EXERCISE BRIEF: Extract each line of the records below that contains the word "with".

MATERIAL FOR THIS EXERCISE:
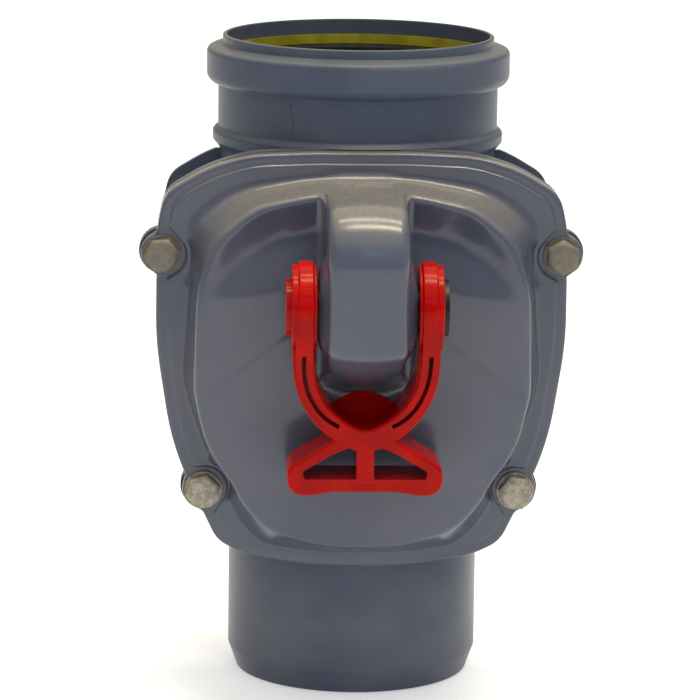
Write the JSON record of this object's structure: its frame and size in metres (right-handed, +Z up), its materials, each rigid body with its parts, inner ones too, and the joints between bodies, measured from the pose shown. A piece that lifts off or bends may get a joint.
{
  "type": "backwater valve",
  "caption": "Grey plastic backwater valve: push-fit socket above, plain spigot below, bolted domed inspection cover and a red locking lever.",
  "frame": {"origin": "centre of the outlet spigot's end face", "axes": "+Z up the pipe's axis from the outlet spigot to the inlet socket, -Y out of the inspection cover, +X to the right across it"},
  "size_m": [0.1886, 0.2074, 0.282],
  "materials": {
    "grey_pvc": "semi-gloss",
    "red_plastic": "gloss",
    "black_plastic": "matt",
    "yellow_plastic": "matt",
    "rubber": "matt",
    "zinc_steel": "weathered",
    "stainless": "brushed"
  },
  "bodies": {
    "housing": {"valve_body": "grey_pvc", "socket_seal": "rubber", "seal_retaining_ring": "yellow_plastic", "inspection_cover": "grey_pvc", "cover_gasket": "rubber", "cover_bolts": "zinc_steel", "bolt_washers": "zinc_steel", "nut_washers": "zinc_steel", "cover_nuts": "zinc_steel", "hinge_pin": "stainless", "hinge_clips": "stainless"},
    "lever": {"operating_lever": "red_plastic", "lever_axle": "black_plastic", "axle_cap": "red_plastic", "axle_cap_screw": "zinc_steel", "axle_seals": "rubber", "locking_cam": "black_plastic", "cam_pin": "stainless"},
    "flap": {"flap_plate": "stainless", "flap_seal": "rubber", "seal_clamp_plate": "stainless", "flap_rivets": "stainless", "flap_hanger": "stainless", "lock_horn": "black_plastic", "hinge_bushes": "black_plastic"}
  },
  "joints": [
    {"name": "lever_swing", "type": "hinge", "parent": "housing", "child": "lever", "pos_m": [0, -0.12, 0.184], "axis": [-1, 0, 0], "range_deg": [0, 100]},
    {"name": "flap_swing", "type": "hinge", "parent": "housing", "child": "flap", "pos_m": [0, -0.074, 0.206], "axis": [1, 0, 0], "range_deg": [0, 82]}
  ]
}
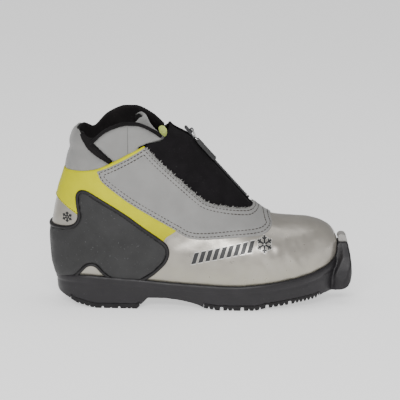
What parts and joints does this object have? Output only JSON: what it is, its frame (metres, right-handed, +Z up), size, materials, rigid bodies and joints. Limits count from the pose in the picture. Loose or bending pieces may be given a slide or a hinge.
{
  "type": "cross country ski boot",
  "caption": "Low cross country ski boot with zipped instep cover, padded collar, moulded heel counter, treaded sole and toe block with a binding pin.",
  "frame": {"origin": "on the floor, at the centre of the bottom of the boot's bounding box", "axes": "+X from heel to toe, +Y to the inner (medial) side of this right-foot boot, +Z up"},
  "size_m": [0.276, 0.0934, 0.1744],
  "materials": {
    "sole_rubber": "satin moulded sole compound",
    "steel": "bright steel",
    "nub_grey": "matte grey moulding",
    "board": "pressed fibre board",
    "footbed_foam": "textile topped foam",
    "silver_skin": "pearly silver synthetic leather",
    "lime_band": "smooth lime synthetic leather",
    "grey_overlay": "matte grey synthetic leather",
    "counter_shell": "fine grained dark grey moulding",
    "black_piping": "satin black",
    "grey_padding": "matte grey padded textile",
    "black_textile": "black woven tape",
    "black_lining": "black knitted lining",
    "pale_lime_tab": "pale lime textile tab",
    "lace_cord": "black braided cord",
    "black_cover": "smooth black laminated stretch fabric",
    "zip_plastic": "black moulded teeth",
    "gunmetal": "dark enamelled die cast metal",
    "bright_wire": "bright plated wire",
    "grip_rubber": "ribbed black rubber"
  },
  "bodies": {
    "boot": {"outsole": "sole_rubber", "heel_tread": "sole_rubber", "forefoot_tread": "sole_rubber", "binding_pin": "steel", "toe_nub": "nub_grey", "shank": "steel", "insole_board": "board", "footbed": "footbed_foam", "vamp": "silver_skin", "heel_quarter": "silver_skin", "side_band": "lime_band", "throat_overlay": "grey_overlay", "heel_counter": "counter_shell", "counter_piping": "black_piping", "window_piping_lateral": "black_piping", "window_piping_medial": "black_piping", "rear_collar": "grey_padding", "collar_wing_lateral": "grey_padding", "collar_wing_medial": "grey_padding", "wing_binding_lateral": "black_textile", "wing_binding_medial": "black_textile", "gusset_lateral": "black_textile", "gusset_medial": "black_textile", "lining": "black_lining", "heel_stiffener": "board", "toe_puff": "board", "tongue": "grey_padding", "tongue_tab": "pale_lime_tab", "lace": "lace_cord", "lace_stay_lateral": "black_textile", "lace_stay_medial": "black_textile", "zip_cover_lateral": "black_cover", "zip_cover_medial": "black_cover", "zip_tape_lateral": "black_textile", "zip_tape_medial": "black_textile", "zip_teeth_lateral": "zip_plastic", "zip_teeth_medial": "zip_plastic", "zip_top_stop_lateral": "zip_plastic", "zip_top_stop_medial": "zip_plastic", "zip_bottom_stop": "zip_plastic"},
    "slider": {"zip_slider": "gunmetal"},
    "bail": {"zip_bail": "bright_wire"},
    "grip": {"pull_grip": "grip_rubber"}
  },
  "joints": [
    {"name": "zip_slide", "type": "slide", "parent": "boot", "child": "slider", "axis": [0.6699, 0, -0.7424], "range_m": [0, 0.044]},
    {"name": "bail_hinge", "type": "hinge", "parent": "slider", "child": "bail", "pos_m": [-0.0071, 0, 0.15817], "axis": [0, -1, 0], "range_deg": [0, 100]},
    {"name": "grip_hinge", "type": "hinge", "parent": "bail", "child": "grip", "pos_m": [-0.00242, -0.0055, 0.15], "axis": [0, -1, 0], "range_deg": [0, 60]}
  ]
}
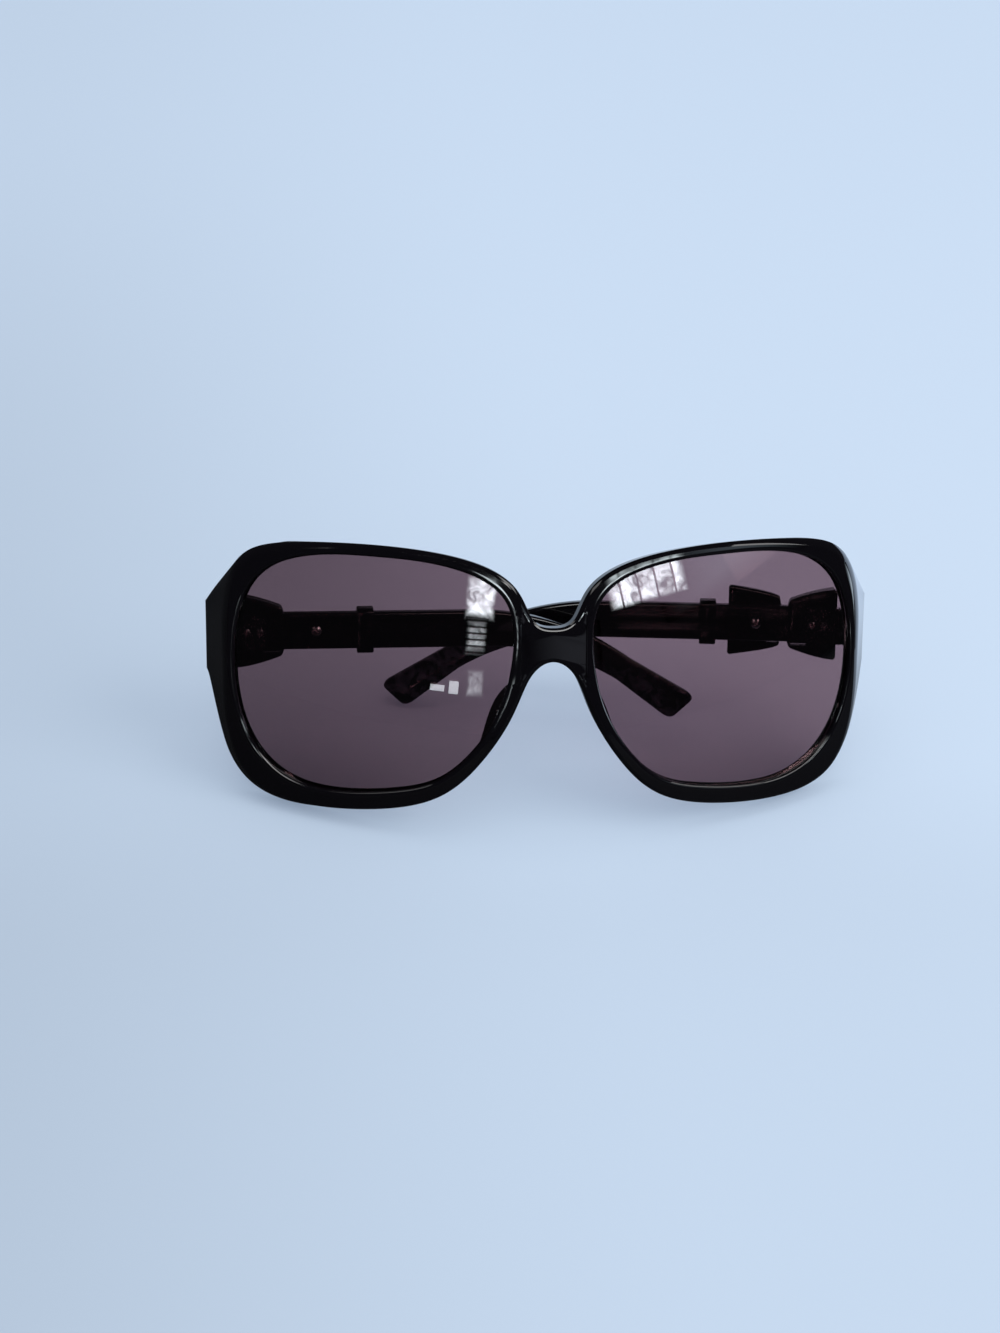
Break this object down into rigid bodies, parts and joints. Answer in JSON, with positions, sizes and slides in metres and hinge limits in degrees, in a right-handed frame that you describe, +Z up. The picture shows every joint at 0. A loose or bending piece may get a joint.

FULL OUTPUT:
Write the JSON record of this object's structure: its frame and size in metres (right-handed, +Z up), its materials, each rigid body with its parts, inner ones too, and the joints between bodies, measured from the pose shown. A piece that lifts off or bends may get a joint.
  "caption": "Low cross country ski boot with zipped instep cover, padded collar, moulded heel counter, treaded sole and toe block with a binding pin.",
Break this object down into rigid bodies, parts and joints. Answer in JSON, with positions, sizes and slides in metres and hinge limits in degrees, in a right-handed frame that you describe, +Z up. The picture shows every joint at 0. A loose or bending piece may get a joint.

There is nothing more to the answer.